A detention occurring in a retail context does not by itself establish that the detained person committed any offense. Similarly, the fact that a merchant believed they had authority to detain someone does not automatically mean that authority was legally valid under the applicable jurisdiction's version of the concept — or that it was exercised within the concept's recognized limits.

The Risk of Exceeding the Privilege

Where shopkeeper's privilege is recognized, it is understood as a limited protection — one that exists only within the bounds of its conditions. Courts in many jurisdictions have held that a merchant who exceeds those conditions loses the protection the concept would otherwise provide and may face civil liability as a result.

The type of civil claim that may arise when a merchant is found to have exceeded the privilege is often one resembling unlawful detention — a concept that concerns the unjustified restraint of a person's freedom of movement by a private party. For background on that related concept, see our guide on what false imprisonment means.

Courts have found merchants to have exceeded the privilege in circumstances where, for example, there was an insufficient factual basis for the initial suspicion, the detention extended well beyond what investigation of the suspected theft required, or the manner of detention was considered disproportionate. Whether any particular detention exceeded the privilege is a fact-specific determination, and outcomes vary significantly depending on the jurisdiction and the specific circumstances involved.

How It Compares to a Citizen's Arrest

Shopkeeper's privilege is sometimes discussed alongside the broader concept of a citizen's arrest — the idea that a private person may, under certain circumstances and in certain jurisdictions, have some authority to detain another person in connection with a crime. The two concepts are related but distinct, and conflating them can lead to significant misunderstanding.

Generally speaking, shopkeeper's privilege is understood as a narrower, context-specific concept. It is tailored specifically to the retail setting and to the investigation of suspected theft from the merchant's own premises. The concept's conditions — reasonable suspicion, reasonable time, reasonable manner — reflect that limited scope. For background on the broader concept of private detention authority, see our guide on what a citizen's arrest is.

Because shopkeeper's privilege and related concepts vary significantly by jurisdiction — and because both the underlying law and how courts interpret it can shift over time — understanding how either concept applies in any particular situation requires examining the law of the relevant state or locality. For a broader overview of how criminal charges arise from encounters like these, the guide on understanding your criminal charges may be a useful starting point.

Questions to Explore About Shopkeeper's Privilege

Because shopkeeper's privilege varies by jurisdiction and depends heavily on the specific facts of any situation, the most useful information is often jurisdiction-specific and fact-specific. Some people find it useful to ask questions like these when trying to understand how the concept may be relevant to a particular situation.
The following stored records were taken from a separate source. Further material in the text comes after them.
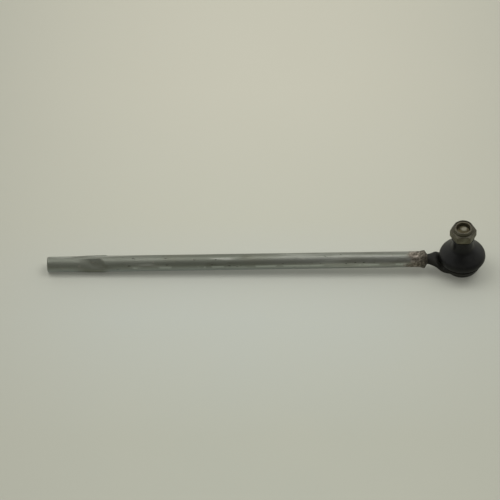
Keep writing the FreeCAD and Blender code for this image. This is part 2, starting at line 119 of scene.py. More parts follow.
# Nut and insert
NUT_FLAT = 11.5
NUT_SEAT = 33.0
NUT_HEX_HEIGHT = 8.8
NUT_HEIGHT = 12.6
HEX_TOP = NUT_SEAT + NUT_HEX_HEIGHT
NUT_TOP = NUT_SEAT + NUT_HEIGHT
NUT_CHAMFER = 0.9
NUT_AROUND = 240
CROWN_RADIUS = 10.0
CROWN_LIP = 0.9
INSERT_RADIUS = 8.8
INSERT_HEIGHT = 3.4

# Stud
BALL_RADIUS = 11.0
BALL_FLAT = 8.9
STUD_NECK = 6.0
STUD_NECK_TOP = 14.0
TAPER_LOW = 16.4
TAPER_LOW_RADIUS = 8.1
TAPER_HIGH = 32.0
TAPER_HIGH_RADIUS = 7.3
STUD_THREAD_FOOT = 32.7
STUD_THREAD_RADIUS = 7.0
STUD_END = 42.2

AROUND = 160
CREASE_ANGLE = math.radians(38.0)


def to_row(points):
    """Rod-frame millimetres to row-frame metres: turn by the rod's lie, then move to the ball's centre."""
    return points @ LAY.T * MM + np.array(BALL_CENTRE)


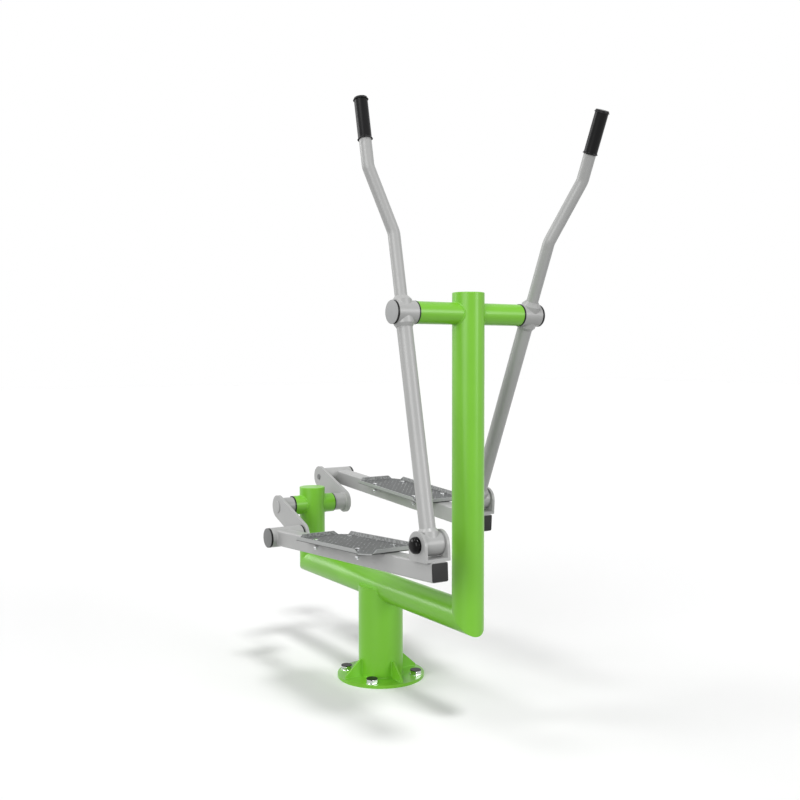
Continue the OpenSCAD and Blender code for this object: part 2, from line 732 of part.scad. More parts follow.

  1. Does the state or jurisdiction where the detention occurred recognize some form of shopkeeper's privilege, and if so, what conditions does the applicable law or court interpretation require?
  2. What factual basis did the merchant or employee have for suspecting shoplifting at the time the detention began, and how might that factual basis be characterized under the relevant standard?
  3. How long did the detention last, and what activities or investigation took place during that time — and how might a court in this jurisdiction evaluate those circumstances against what is considered reasonable?
  4. In what manner was the detention carried out, including where it occurred, who was present, and what was communicated to the detained person — and how might those circumstances bear on whether the manner of detention was within the concept's limits?
  5. Are there any separate civil or criminal questions arising from the detention itself — distinct from any shoplifting allegation — and what body of law would govern those questions in the relevant jurisdiction?